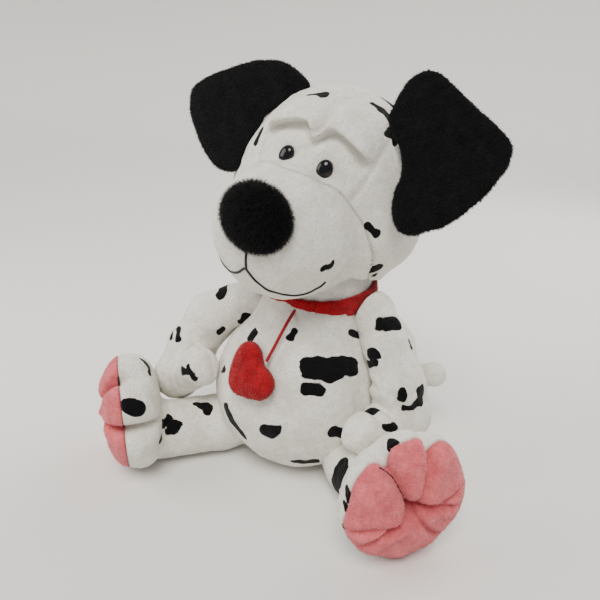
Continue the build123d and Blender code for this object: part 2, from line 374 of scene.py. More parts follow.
def waves(p, wavelength, seed):
    """Gentle lumps of about one unit, the same each run."""
    random = np.random.default_rng(seed)
    total = np.zeros(len(p))
    for _ in range(LUMP_WAVES):
        direction = unit(random.normal(size=3))
        stretch = random.uniform(0.75, 1.35)
        phase = random.uniform(0, 2 * math.pi)
        total += np.sin(2 * math.pi * stretch * (p @ direction) / wavelength + phase)
    return total / math.sqrt(LUMP_WAVES)


# ---- Meshing ----
CORNERS = [(i, j, k) for i in (0, 1) for j in (0, 1) for k in (0, 1)]


def surface_net(values, low, cell):
    """Quads around the zero level of a grid of values."""
    inside = values < 0
    nx, ny, nz = (n - 1 for n in values.shape)
    count = np.zeros((nx, ny, nz), np.int8)
    for i, j, k in CORNERS:
        count += inside[i:nx + i, j:ny + j, k:nz + k]
    active = (count > 0) & (count < 8)
    index = np.full(active.shape, -1, np.int64)
    index[active] = np.arange(active.sum())
    cells = np.argwhere(active)
    total, hits = np.zeros((len(cells), 3)), np.zeros(len(cells))
    for axis in range(3):
        for corner in CORNERS:
            if corner[axis]:
                continue
            other = list(corner)
            other[axis] = 1
            near = values[tuple((cells + corner).T)]
            far = values[tuple((cells + other).T)]
            crossing = (near < 0) != (far < 0)
            point = np.array(corner, float)[None].repeat(len(cells), 0)
            point[:, axis] = near / np.where(crossing, near - far, 1)
            total[crossing] += point[crossing]
            hits[crossing] += 1
    points = low + cell * (cells + total / hits[:, None])
    faces = []
    for axis in range(3):
        u, w = (axis + 1) % 3, (axis + 2) % 3
        ahead = [slice(None)] * 3
        behind = [slice(None)] * 3
        ahead[axis], behind[axis] = slice(1, None), slice(None, -1)
        change = inside[tuple(behind)] != inside[tuple(ahead)]
        edges = np.argwhere(change)
        keep = (edges[:, u] > 0) & (edges[:, w] > 0)
        limit = [nx, ny, nz]
        keep &= (edges[:, u] < limit[u]) & (edges[:, w] < limit[w])
        edges = edges[keep]
        ring = []
        for du, dw in ((1, 1), (0, 1), (0, 0), (1, 0)):
            around = edges.copy()
            around[:, u] -= du
            around[:, w] -= dw
            ring.append(index[tuple(around.T)])
        quads = np.stack(ring, 1)
        outward = inside[tuple(behind)][tuple(edges.T)]
        quads[~outward] = quads[~outward][:, ::-1]
        faces.append(quads)
    return points, np.concatenate(faces)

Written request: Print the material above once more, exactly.

Task solution:
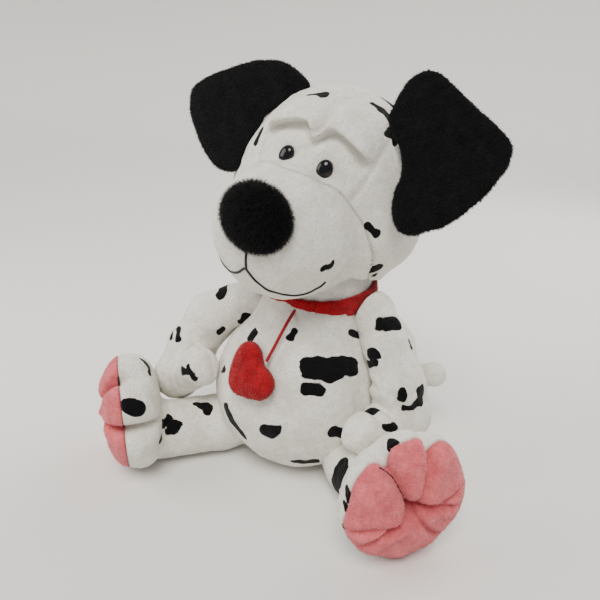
Continue the build123d and Blender code for this object: part 2, from line 374 of scene.py. More parts follow.
def waves(p, wavelength, seed):
    """Gentle lumps of about one unit, the same each run."""
    random = np.random.default_rng(seed)
    total = np.zeros(len(p))
    for _ in range(LUMP_WAVES):
        direction = unit(random.normal(size=3))
        stretch = random.uniform(0.75, 1.35)
        phase = random.uniform(0, 2 * math.pi)
        total += np.sin(2 * math.pi * stretch * (p @ direction) / wavelength + phase)
    return total / math.sqrt(LUMP_WAVES)


# ---- Meshing ----
CORNERS = [(i, j, k) for i in (0, 1) for j in (0, 1) for k in (0, 1)]


def surface_net(values, low, cell):
    """Quads around the zero level of a grid of values."""
    inside = values < 0
    nx, ny, nz = (n - 1 for n in values.shape)
    count = np.zeros((nx, ny, nz), np.int8)
    for i, j, k in CORNERS:
        count += inside[i:nx + i, j:ny + j, k:nz + k]
    active = (count > 0) & (count < 8)
    index = np.full(active.shape, -1, np.int64)
    index[active] = np.arange(active.sum())
    cells = np.argwhere(active)
    total, hits = np.zeros((len(cells), 3)), np.zeros(len(cells))
    for axis in range(3):
        for corner in CORNERS:
            if corner[axis]:
                continue
            other = list(corner)
            other[axis] = 1
            near = values[tuple((cells + corner).T)]
            far = values[tuple((cells + other).T)]
            crossing = (near < 0) != (far < 0)
            point = np.array(corner, float)[None].repeat(len(cells), 0)
            point[:, axis] = near / np.where(crossing, near - far, 1)
            total[crossing] += point[crossing]
            hits[crossing] += 1
    points = low + cell * (cells + total / hits[:, None])
    faces = []
    for axis in range(3):
        u, w = (axis + 1) % 3, (axis + 2) % 3
        ahead = [slice(None)] * 3
        behind = [slice(None)] * 3
        ahead[axis], behind[axis] = slice(1, None), slice(None, -1)
        change = inside[tuple(behind)] != inside[tuple(ahead)]
        edges = np.argwhere(change)
        keep = (edges[:, u] > 0) & (edges[:, w] > 0)
        limit = [nx, ny, nz]
        keep &= (edges[:, u] < limit[u]) & (edges[:, w] < limit[w])
        edges = edges[keep]
        ring = []
        for du, dw in ((1, 1), (0, 1), (0, 0), (1, 0)):
            around = edges.copy()
            around[:, u] -= du
            around[:, w] -= dw
            ring.append(index[tuple(around.T)])
        quads = np.stack(ring, 1)
        outward = inside[tuple(behind)][tuple(edges.T)]
        quads[~outward] = quads[~outward][:, ::-1]
        faces.append(quads)
    return points, np.concatenate(faces)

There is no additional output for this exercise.